Besides, whether the inflation rate is 0.5% or 3.5% hardly matters. People don’t have jobs. They don’t have incomes. They don’t have much desire to vote for sitting politicians. And Ben Bernanke is going to lose his reputation – such as it is – if he allows this Japanese-like slump to continue.
So, what’s he going to do. He has to “do something”…but what? Well, there aren’t many choices. About the only thing he has left is “quantitative easing.” Yes, maybe stock market investors are right. Maybe they don’t really think stock prices are going to rise. Maybe what they’re really worried about is that cash will turn out to be a bigger trap that stocks. After all, if there is one thing a central bank ought to be able to do – if it puts its mind to it – is create ‘positive’ inflation. And it looks as though the Bernanke Fed will go all out to do it.
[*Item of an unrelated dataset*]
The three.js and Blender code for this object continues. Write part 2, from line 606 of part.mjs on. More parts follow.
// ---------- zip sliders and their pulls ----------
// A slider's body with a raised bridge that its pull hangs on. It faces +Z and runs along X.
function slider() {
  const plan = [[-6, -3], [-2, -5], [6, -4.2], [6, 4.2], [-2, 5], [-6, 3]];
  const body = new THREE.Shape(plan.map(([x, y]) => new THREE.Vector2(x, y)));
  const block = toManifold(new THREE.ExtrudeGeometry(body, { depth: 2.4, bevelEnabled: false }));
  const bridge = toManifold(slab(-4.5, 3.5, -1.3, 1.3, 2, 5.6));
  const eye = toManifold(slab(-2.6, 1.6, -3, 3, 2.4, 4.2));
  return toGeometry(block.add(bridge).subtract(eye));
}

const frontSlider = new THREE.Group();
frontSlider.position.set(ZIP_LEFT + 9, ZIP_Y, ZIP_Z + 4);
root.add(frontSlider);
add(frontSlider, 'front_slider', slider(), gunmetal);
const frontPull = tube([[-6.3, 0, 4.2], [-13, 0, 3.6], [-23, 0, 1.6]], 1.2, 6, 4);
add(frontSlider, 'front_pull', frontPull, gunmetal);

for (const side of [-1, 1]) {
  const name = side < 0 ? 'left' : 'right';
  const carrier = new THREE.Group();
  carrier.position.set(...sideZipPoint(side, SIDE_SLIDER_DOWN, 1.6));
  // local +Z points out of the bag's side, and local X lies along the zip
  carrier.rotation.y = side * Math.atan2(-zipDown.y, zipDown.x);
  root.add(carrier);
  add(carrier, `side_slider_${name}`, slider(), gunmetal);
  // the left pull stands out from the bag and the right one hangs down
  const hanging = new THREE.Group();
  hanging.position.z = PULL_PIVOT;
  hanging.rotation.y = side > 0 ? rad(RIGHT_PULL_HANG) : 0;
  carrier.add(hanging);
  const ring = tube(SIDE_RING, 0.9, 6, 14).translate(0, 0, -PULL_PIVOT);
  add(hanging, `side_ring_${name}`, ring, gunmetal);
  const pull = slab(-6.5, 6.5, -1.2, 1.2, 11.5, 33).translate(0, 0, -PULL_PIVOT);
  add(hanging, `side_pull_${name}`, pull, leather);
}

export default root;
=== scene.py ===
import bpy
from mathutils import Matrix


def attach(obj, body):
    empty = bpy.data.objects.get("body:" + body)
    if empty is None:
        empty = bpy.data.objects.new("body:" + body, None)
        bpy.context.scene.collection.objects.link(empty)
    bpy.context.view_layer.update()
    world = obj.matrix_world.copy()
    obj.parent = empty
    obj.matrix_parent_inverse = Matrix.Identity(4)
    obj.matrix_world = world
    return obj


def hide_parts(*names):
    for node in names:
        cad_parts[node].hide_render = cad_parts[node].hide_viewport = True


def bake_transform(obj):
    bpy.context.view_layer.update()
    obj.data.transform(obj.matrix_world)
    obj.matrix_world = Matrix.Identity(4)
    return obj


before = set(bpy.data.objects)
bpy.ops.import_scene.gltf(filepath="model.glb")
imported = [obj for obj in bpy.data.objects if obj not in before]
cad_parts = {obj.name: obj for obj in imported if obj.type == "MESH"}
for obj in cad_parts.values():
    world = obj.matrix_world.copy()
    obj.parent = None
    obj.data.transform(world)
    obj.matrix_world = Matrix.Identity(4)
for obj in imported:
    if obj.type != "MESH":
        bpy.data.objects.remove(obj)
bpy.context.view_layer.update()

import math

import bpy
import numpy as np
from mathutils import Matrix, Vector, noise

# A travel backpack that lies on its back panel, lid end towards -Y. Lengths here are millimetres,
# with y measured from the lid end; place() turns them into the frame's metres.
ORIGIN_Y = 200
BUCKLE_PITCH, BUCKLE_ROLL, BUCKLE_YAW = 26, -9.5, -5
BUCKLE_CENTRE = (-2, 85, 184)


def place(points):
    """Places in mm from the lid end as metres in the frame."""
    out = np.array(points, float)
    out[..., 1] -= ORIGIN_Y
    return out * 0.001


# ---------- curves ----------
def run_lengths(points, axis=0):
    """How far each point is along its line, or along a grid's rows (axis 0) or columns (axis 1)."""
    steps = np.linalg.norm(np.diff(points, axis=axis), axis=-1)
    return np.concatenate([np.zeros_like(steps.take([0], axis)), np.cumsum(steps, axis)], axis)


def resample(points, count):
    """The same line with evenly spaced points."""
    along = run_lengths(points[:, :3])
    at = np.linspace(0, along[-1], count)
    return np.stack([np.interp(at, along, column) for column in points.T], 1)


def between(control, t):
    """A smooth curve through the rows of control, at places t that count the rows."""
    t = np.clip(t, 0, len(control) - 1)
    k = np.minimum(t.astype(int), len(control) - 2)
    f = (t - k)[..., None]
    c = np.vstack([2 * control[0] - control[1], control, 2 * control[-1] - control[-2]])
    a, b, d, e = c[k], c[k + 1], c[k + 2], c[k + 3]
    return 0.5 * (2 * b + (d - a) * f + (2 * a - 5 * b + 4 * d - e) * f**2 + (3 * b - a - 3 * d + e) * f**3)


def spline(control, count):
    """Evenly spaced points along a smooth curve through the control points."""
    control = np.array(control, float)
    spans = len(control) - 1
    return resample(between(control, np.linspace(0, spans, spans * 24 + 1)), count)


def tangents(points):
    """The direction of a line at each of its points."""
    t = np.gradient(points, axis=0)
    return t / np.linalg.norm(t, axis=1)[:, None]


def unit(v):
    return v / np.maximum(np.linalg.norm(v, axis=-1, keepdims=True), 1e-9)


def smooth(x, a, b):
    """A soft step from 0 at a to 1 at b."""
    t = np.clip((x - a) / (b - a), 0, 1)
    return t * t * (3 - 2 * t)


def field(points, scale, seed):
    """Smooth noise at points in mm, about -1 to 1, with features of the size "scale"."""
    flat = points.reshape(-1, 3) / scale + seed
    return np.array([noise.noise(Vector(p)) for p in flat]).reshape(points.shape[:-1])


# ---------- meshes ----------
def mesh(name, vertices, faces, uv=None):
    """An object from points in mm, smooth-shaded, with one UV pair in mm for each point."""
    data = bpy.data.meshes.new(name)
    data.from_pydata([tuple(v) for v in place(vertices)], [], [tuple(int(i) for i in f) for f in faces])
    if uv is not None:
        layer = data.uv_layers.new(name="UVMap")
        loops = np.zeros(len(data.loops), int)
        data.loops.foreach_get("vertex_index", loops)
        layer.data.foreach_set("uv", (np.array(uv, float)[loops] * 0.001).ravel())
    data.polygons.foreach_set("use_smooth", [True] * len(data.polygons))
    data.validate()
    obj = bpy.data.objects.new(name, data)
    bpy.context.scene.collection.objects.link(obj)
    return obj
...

The Fed’s Open Market Committee meets next week. Most likely, they’re going to threaten to buy more treasury bonds. That’s the way they hope to get more dollars in circulation and raise consumer prices – thus encouraging both “positive” inflation and consumer spending. If that doesn’t work, they’ll have to resort to even more radical solutions – such as dropping money from helicopters.
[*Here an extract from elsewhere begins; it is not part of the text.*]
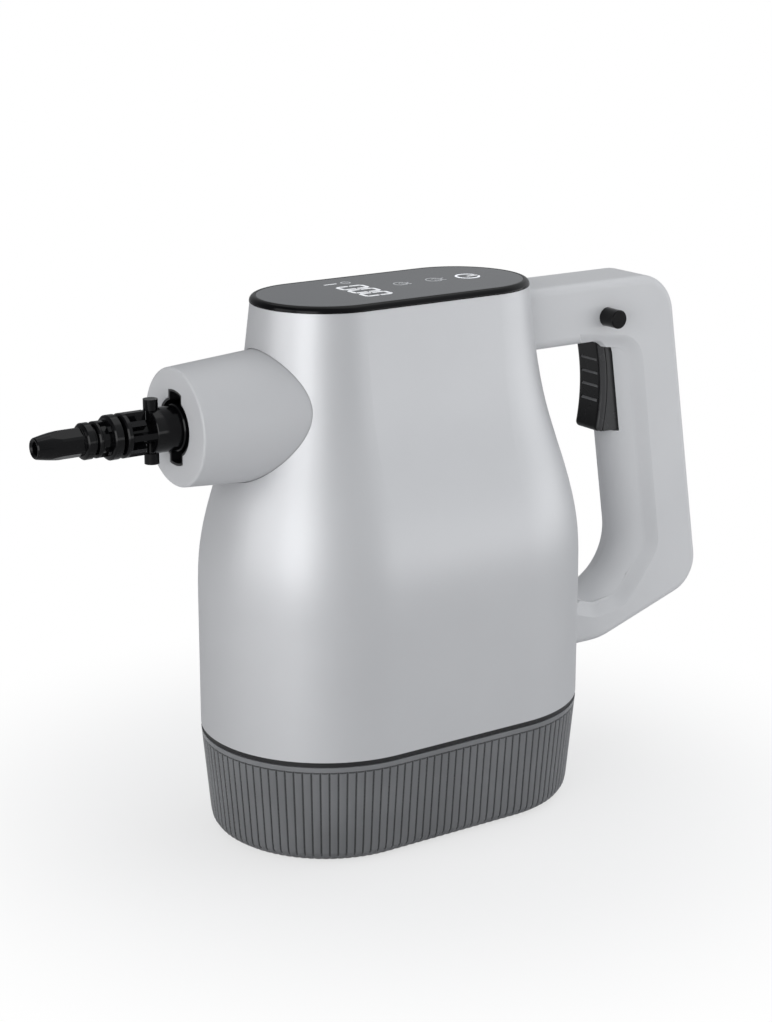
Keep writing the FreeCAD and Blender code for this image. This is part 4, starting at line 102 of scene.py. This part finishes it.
# Lamps: name, place, aim, width, height, power
LAMPS = (
    ("key", (-1.22, -0.72, 0.42), (0.0, 0.0, 0.13), 0.8, 0.9, 7.2),
    ("front", (-1.60, 0.20, 0.55), (0.0, 0.0, 0.13), 0.9, 1.0, 5.5),
    ("side", (1.35, -0.95, 0.18), (0.0, 0.0, 0.10), 2.2, 0.36, 4.6),
    ("top", (0.2, 0.4, 1.6), (0.0, 0.0, 0.1), 1.6, 1.4, 5.0),
)


def add_object(name, data):
    holder = bpy.data.objects.new(name, data)
    bpy.context.scene.collection.objects.link(holder)
    return holder


def turn_towards(holder, direction):
    holder.rotation_euler = direction.to_track_quat("-Z", "Y").to_euler()


def add_camera():
    camera = bpy.data.cameras.new("camera")
    camera.lens = CAMERA_LENS
    camera.sensor_width = SENSOR_WIDTH
    camera.sensor_fit = "AUTO"
    camera.clip_end = CAMERA_REACH
    holder = add_object("camera", camera)
    holder.location = CAMERA_PLACE
    turn_towards(holder, Vector(CAMERA_FORWARD))
    bpy.context.scene.camera = holder


# Node helpers
def shader(name):
    material = bpy.data.materials.new(name)
    material.use_nodes = True
    tree = material.node_tree
    return material, tree, tree.nodes["Principled BSDF"]


def coordinates(tree, kind):
    # X, Y and Z of one kind of texture coordinate
    place = tree.nodes.new("ShaderNodeTexCoord")
    split = tree.nodes.new("ShaderNodeSeparateXYZ")
    tree.links.new(place.outputs[kind], split.inputs["Vector"])
    return split.outputs["X"], split.outputs["Y"], split.outputs["Z"]


def noise(tree, scale, detail=3.0, rough=0.5, stretch=None):
    place = tree.nodes.new("ShaderNodeTexCoord")
    source = place.outputs["Object"]
    if stretch is not None:
        mapping = tree.nodes.new("ShaderNodeMapping")
        mapping.inputs["Scale"].default_value = stretch
        tree.links.new(source, mapping.inputs["Vector"])
        source = mapping.outputs["Vector"]
    field = tree.nodes.new("ShaderNodeTexNoise")
    field.inputs["Scale"].default_value = scale
    field.inputs["Detail"].default_value = detail
    field.inputs["Roughness"].default_value = rough
    tree.links.new(source, field.inputs["Vector"])
    return field.outputs["Fac"]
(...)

They’ll keep at it, most likely, until they get the job done. Whether that will take 6 months or 6 years – we don’t know.
In the meantime, the sensible investor may figure he’d rather be in, say, Exxon or Intel or Johnson & Johnson rather than in the US dollar. Many of the blue chips are cheap. They will probably get cheaper. But then, once the Bernanke inflation machine begins to get some traction, they will probably be a much better place for you money than cash.